**Information supplied**
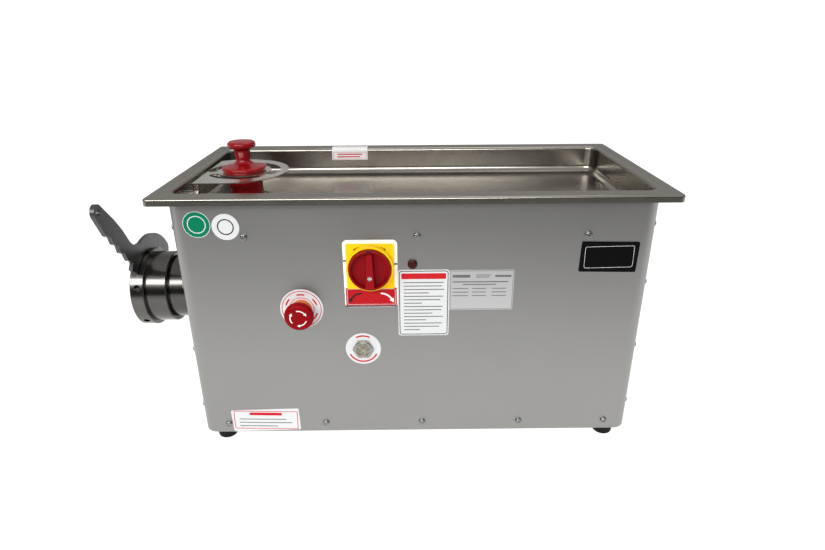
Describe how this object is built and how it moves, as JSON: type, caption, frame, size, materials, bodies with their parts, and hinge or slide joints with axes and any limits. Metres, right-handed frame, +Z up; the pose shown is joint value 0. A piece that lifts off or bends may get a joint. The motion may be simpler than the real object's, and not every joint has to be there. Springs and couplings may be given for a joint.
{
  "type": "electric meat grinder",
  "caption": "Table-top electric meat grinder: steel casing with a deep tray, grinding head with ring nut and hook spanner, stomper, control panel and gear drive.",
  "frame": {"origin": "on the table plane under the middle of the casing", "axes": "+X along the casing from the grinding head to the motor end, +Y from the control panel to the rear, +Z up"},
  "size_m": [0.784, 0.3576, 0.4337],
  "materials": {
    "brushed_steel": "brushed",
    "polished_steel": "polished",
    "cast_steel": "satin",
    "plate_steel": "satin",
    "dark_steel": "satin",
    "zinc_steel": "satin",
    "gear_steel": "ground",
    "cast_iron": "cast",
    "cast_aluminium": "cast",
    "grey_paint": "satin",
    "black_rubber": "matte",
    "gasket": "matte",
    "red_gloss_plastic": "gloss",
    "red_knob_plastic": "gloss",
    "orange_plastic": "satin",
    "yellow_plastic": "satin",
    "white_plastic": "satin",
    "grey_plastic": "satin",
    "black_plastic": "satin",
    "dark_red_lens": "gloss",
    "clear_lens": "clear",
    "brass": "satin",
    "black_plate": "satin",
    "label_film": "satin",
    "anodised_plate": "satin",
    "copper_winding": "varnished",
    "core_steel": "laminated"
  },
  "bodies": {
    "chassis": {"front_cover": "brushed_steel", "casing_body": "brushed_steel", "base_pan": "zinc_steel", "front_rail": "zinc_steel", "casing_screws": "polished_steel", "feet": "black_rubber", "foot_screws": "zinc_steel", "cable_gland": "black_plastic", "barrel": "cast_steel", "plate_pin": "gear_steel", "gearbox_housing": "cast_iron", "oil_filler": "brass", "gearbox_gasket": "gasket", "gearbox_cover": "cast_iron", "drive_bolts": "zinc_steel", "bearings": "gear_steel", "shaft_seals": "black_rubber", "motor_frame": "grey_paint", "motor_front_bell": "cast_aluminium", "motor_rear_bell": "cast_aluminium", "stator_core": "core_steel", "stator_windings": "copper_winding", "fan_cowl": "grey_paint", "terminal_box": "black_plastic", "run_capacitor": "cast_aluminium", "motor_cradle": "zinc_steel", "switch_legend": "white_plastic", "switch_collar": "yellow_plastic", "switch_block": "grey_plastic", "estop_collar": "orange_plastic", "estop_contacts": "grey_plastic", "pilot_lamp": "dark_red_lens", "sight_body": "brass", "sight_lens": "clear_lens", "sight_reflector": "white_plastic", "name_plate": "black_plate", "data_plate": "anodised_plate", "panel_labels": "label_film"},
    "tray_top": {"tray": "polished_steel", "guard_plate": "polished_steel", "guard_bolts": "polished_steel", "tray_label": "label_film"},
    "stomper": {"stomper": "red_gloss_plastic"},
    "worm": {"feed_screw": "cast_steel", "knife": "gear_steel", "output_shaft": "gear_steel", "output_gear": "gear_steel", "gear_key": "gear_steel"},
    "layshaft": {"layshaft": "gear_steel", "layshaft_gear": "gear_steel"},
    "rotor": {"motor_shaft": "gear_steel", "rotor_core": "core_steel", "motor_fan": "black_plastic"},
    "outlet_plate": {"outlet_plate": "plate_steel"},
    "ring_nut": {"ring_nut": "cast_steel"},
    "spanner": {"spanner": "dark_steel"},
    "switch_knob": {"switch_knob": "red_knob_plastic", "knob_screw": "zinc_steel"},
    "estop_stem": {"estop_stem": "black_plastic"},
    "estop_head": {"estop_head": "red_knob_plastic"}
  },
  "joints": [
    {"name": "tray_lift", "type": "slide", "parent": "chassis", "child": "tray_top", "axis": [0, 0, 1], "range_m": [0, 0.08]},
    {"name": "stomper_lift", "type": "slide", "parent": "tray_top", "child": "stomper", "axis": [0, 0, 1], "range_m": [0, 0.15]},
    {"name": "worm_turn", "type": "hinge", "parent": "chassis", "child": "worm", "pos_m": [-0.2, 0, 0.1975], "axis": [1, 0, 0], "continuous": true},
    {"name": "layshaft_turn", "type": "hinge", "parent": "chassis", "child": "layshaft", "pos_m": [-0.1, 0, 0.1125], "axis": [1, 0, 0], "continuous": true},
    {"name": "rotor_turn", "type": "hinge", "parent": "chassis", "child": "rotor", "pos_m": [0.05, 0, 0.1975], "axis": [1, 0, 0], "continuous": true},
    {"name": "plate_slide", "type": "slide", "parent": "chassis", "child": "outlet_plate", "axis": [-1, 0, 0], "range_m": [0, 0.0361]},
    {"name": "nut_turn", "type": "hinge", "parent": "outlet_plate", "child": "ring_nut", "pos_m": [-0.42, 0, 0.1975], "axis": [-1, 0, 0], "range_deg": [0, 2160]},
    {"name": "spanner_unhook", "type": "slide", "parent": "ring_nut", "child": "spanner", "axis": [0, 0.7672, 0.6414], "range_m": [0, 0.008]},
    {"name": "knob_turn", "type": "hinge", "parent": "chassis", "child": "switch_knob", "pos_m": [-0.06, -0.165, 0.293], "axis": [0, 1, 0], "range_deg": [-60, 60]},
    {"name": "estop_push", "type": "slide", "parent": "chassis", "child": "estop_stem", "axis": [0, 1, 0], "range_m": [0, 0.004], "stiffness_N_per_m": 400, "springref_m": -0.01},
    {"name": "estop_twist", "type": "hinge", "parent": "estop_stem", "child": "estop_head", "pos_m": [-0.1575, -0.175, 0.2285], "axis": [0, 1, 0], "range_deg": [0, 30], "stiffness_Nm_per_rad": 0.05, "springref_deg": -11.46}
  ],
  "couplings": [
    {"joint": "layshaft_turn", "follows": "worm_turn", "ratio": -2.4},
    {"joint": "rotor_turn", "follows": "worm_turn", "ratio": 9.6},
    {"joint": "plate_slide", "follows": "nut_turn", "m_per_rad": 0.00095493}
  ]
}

**What to do**
Wherever "materials" shows up in a line, copy that line.

**Result below**
Describe how this object is built and how it moves, as JSON: type, caption, frame, size, materials, bodies with their parts, and hinge or slide joints with axes and any limits. Metres, right-handed frame, +Z up; the pose shown is joint value 0. A piece that lifts off or bends may get a joint. The motion may be simpler than the real object's, and not every joint has to be there. Springs and couplings may be given for a joint.
  "materials": {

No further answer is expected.